Elvis Presley Guitarist Dead at 84
By: Legacy Staff
2 years ago
Scotty Moore, the Rock and Roll Hall-of-Famer who performed on "Hound Dog," "Heartbreak Hotel," "Blue Suede Shoes," and dozens of other rock classics with Elvis Presley, died June 28, 2016, according to multiple news sources. He was 84.
Although no cause of death was announced, The Tennessean reported that Moore had been in poor health in recent months. He died at his longtime home in Nashville, Tennessee.
Moore was less visible than the King of Rock 'n' Roll, but he was extraordinarily influential in the music world. Keith Richards, the founding guitarist of the Rolling Stones, will eagerly testify to that.
"When I heard 'Heartbreak Hotel,' I knew what I wanted to do in life," Richards once said. "It was as plain as day. All I wanted to do in the world was to be able to play and sound like that. Everyone else wanted to be Elvis, I wanted to be Scotty."
In a post Tuesday on Instagram, Matt Ross-Spang, a Sun Studio engineer, wrote: "We lost one of the finest people I have ever met today. I was lucky to call you a friend and I'm very glad I got to see you a few days ago. The guitarist that changed the world ... especially mine; I hope you don't mind if I keep stealing your licks. Love you Scotty."
Winfield Scott Moore III was born Dec. 27, 1931, near the tiny western Tennessee town of Gadsden, population 470, according to the 2010 census. Steeped in country music – he loved the guitarist Chet Atkins – and jazz, Moore learned to play the guitar before he turned 10.
His first group was the Starlite Wranglers. But then he met Sam Phillips, the founder of the legendary Sun Studio, which would go on to record some of the era's greatest artists: Presley, Carl Perkins, Johnny Cash, and Jerry Lee Lewis.
Phillips teamed Moore, who played a number of Gibson guitars in a unique style during his career, with double bass player Bill Black to back Presley in the earliest part of his recording career.
In a 2014 interview, Moore told Guitar Player magazine how it all began.
"One day, we went to have coffee with Sam and his secretary, Marion Keisker, and she was the one who brought up Elvis. We didn't know, but Marion had a crush on Elvis, and she asked Sam if he had ever talked to that boy who had been in there.
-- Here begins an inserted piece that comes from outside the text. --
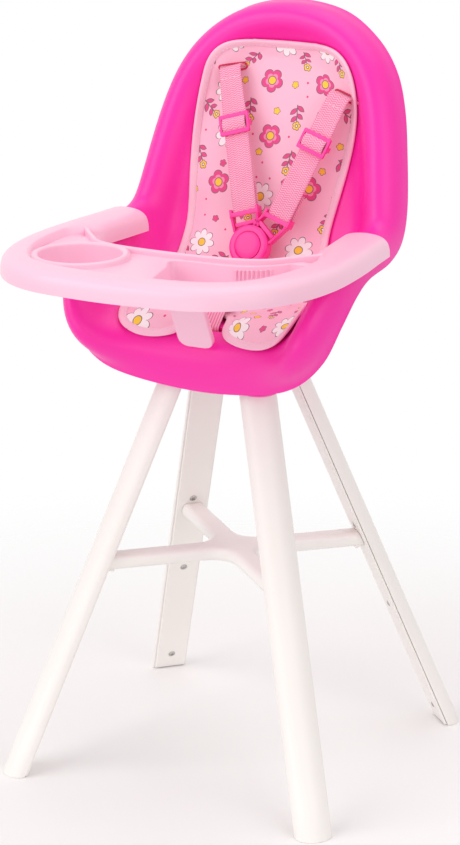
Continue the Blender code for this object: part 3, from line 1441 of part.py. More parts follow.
def crotch_strap(harness, slot):
    """Loop round the buckle's bar, down to the pad, forward and through the slot to its hem."""
    bar = -BUCKLE_RADIUS - GAP - TAB_SLOT - LOOP_BAR / 2
    offset = LOOP_BAR / 2 + GAP * 2 + WEB_THICKNESS / 2
    rise, out = harness.col[1].to_3d(), harness.col[2].to_3d()
    centre = harness @ Vector((0, bar, 0))
    points = [centre - rise * LOOP_BAR * 2.6 + out * offset, centre - rise * LOOP_BAR + out * offset]
    for step in range(9):
        turn = math.pi * step / 8
        points.append(centre + rise * offset * math.sin(turn) + out * offset * math.cos(turn))
    points.append(centre - rise * LOOP_BAR * 1.2 - out * offset)
    route = [points[-1]]
    for forward, up in CROTCH_ROUTE_SHARES:
        route.append(Vector((0, BACK_Y + forward * (FRONT_Y - BACK_Y), SEAT_Z + up * FLANGE_RISE)))
    turn = SLOT_HEIGHT / 2
    for run, stand in ((1.7, 1.15), (0.5, 0.85), (0, 0)):
        route.append(slot @ Vector((0, run * turn, stand * turn)))
    ahead = slot @ Vector((0, 0, -turn))
    rows = np.array([tuple(point)[1:] for point in route])
    curve = refine(rows, 3, 2 * rows[0] - rows[1], np.array(tuple(ahead)[1:]))
    path = [tuple(point)[1:] for point in points[:-1]] + [tuple(point) for point in curve]
    under = WALL + STOP_THICKNESS + 2 * GAP
    for depth in (WALL, under, under + GAP, under + GAP + HEM_LENGTH * 0.96):
        path.append(tuple(slot @ Vector((0, 0, -depth)))[1:])
    strap = ribbon("crotch_strap", path, Matrix(), hem(path, HEM_LENGTH))
    return strap


def strap_stop(name, matrix):
    """Flat frame that the strap's thick hem bears against."""
    hole_x = WEB_WIDTH + 2 * PRONG_GAP
    hole_y = WEB_THICKNESS + 2 * PRONG_GAP
    outer_x, outer_y = hole_x + 2 * STOP_RIM, hole_y + 2 * STOP_RIM
    frame = ring_plate(name, outer_x, outer_y, hole_x, hole_y, 0, STOP_THICKNESS, matrix)
    return smooth(frame)


def harness_pieces(harness, frames, length, crotch):
    for name, matrix in frames.items():
        _, depth = shoulder_strap(f"shoulder_strap_{name}", matrix, length)
        adjuster(f"strap_adjuster_{name}", matrix, length)
        tongue(f"strap_tongue_{name}", matrix, harness)
        stop = matrix @ Matrix.Translation((0, length, depth + HEM_LENGTH + GAP))
        strap_stop(f"strap_stop_{name}", stop)
    buckle_body(harness, frames)
    _, under = buckle_button(harness)
    buckle_spring(harness, under)
    crotch_strap(harness, crotch)
    strap_stop("crotch_strap_stop", crotch @ Matrix.Translation((0, 0, -WALL - GAP - STOP_THICKNESS)))


def settle_origin():
    """Hang every part from one empty, moved so that the origin is below the middle of the whole."""
    bpy.context.view_layer.update()
    graph = bpy.context.evaluated_depsgraph_get()
    corners = []
    for obj in PARTS.objects:
        found = obj.evaluated_get(graph)
        mesh = found.to_mesh()
        corners += [found.matrix_world @ vertex.co for vertex in mesh.vertices]
        found.to_mesh_clear()
    ends = np.array(corners)
    middle = (ends.min(axis=0) + ends.max(axis=0)) / 2
    root = bpy.data.objects.new("chair_frame", None)
    PARTS.objects.link(root)
    for obj in list(PARTS.objects):
        if obj != root:
            obj.parent = root
    root.location = (-middle[0], -middle[1], 0)
    print("origin moved by", -middle[0], -middle[1])


def build():
    harness, frames, length = strap_frames()
    crotch = crotch_slot_matrix()
    top = Matrix.Translation((0, length, 0))
    strap_slots = [slot_cutter(f"strap_slot_{name}", frames[name] @ top, STRAP_TAIL * 2) for name in frames]
    crotch_slot = slot_cutter("crotch_slot", crotch, OVERRUN)
    seat_shell(strap_slots, crotch_slot)
    screw_mesh = smooth(screw())
    legs(screw_mesh)
    leg_hub()
    hub_screws(screw_mesh)
    bpy.data.objects.remove(screw_mesh, do_unlink=True)
    leg_brace()
    tray()
    crotch_post()
    seat_pad(strap_slots)
    harness_pieces(harness, frames, length, crotch)
    settle_origin()


build()
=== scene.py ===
"""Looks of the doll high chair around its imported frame: finer moulded skins, a bound and printed
pad, a woven harness, their finishes, a pale studio and the photograph's camera.

Metres, +Z up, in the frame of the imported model. The chair's front faces -Y.
"""

import math

import bmesh
import bpy
import numpy as np
from mathutils import Matrix, Vector, noise
from mathutils.bvhtree import BVHTree


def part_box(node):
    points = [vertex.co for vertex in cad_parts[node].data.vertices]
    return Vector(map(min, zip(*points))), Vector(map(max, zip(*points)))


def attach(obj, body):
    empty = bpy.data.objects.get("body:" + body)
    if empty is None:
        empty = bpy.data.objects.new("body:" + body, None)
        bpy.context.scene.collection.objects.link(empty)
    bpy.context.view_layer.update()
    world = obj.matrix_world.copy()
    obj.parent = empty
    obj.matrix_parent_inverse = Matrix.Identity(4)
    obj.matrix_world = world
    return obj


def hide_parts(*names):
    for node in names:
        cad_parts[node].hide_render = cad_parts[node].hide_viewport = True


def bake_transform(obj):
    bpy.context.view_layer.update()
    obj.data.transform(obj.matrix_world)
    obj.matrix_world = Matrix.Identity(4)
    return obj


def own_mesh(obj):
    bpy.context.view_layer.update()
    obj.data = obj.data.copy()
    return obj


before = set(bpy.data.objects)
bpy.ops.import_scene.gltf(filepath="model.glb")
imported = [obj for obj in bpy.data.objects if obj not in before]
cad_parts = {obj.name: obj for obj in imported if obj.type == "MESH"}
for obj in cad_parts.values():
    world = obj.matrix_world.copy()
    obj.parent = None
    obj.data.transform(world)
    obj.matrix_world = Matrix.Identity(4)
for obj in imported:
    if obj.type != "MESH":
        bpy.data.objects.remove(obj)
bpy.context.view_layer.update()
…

"Sam said to Marion, 'Go back in there and get that boy's telephone number, and give it to Scotty.' Then, Sam turned to me and said, 'Why don't you listen to this boy, and see what you think.' Marion came back with a slip of paper, and it said 'Elvis Presley.' I said, 'Elvis Presley – what the hell kind of a name is that?'"
With Presley strumming rhythm guitar, the trio cut a cover of the Arthur Crudup song "That's All Right (Mama)," Presley's first single, in July 1954 at Sun Studio in Memphis, Tennessee. In 2010, Rolling Stone magazine ranked Presley's version No. 113 on its list of the 500 Greatest Songs of All Time.
Presley, Moore, and company would go on to record other legendary songs including "Good Rockin' Tonight," "Milk Cow Blues Boogie," "Baby Let's Play House," "Heartbreak Hotel," "Mystery Train," "Blue Suede Shoes," "Hound Dog," "Too Much," "Jailhouse Rock," and "Hard Headed Woman."
They later added drummer D. J. Fontana, went on the road, and played every small joint that offered them a stage. Presley's good looks and gyrating hips generated parental disapproval that only raised the singer's profile and made him wildly popular among hordes of teenagers.
In 2011, Rolling Stone magazine ranked Moore 29th on its roster of the 100 Greatest Guitarists of All Time. He was inducted into the Rock and Roll Hall of Fame in 2000 and the Memphis Music Hall of Fame in 2015.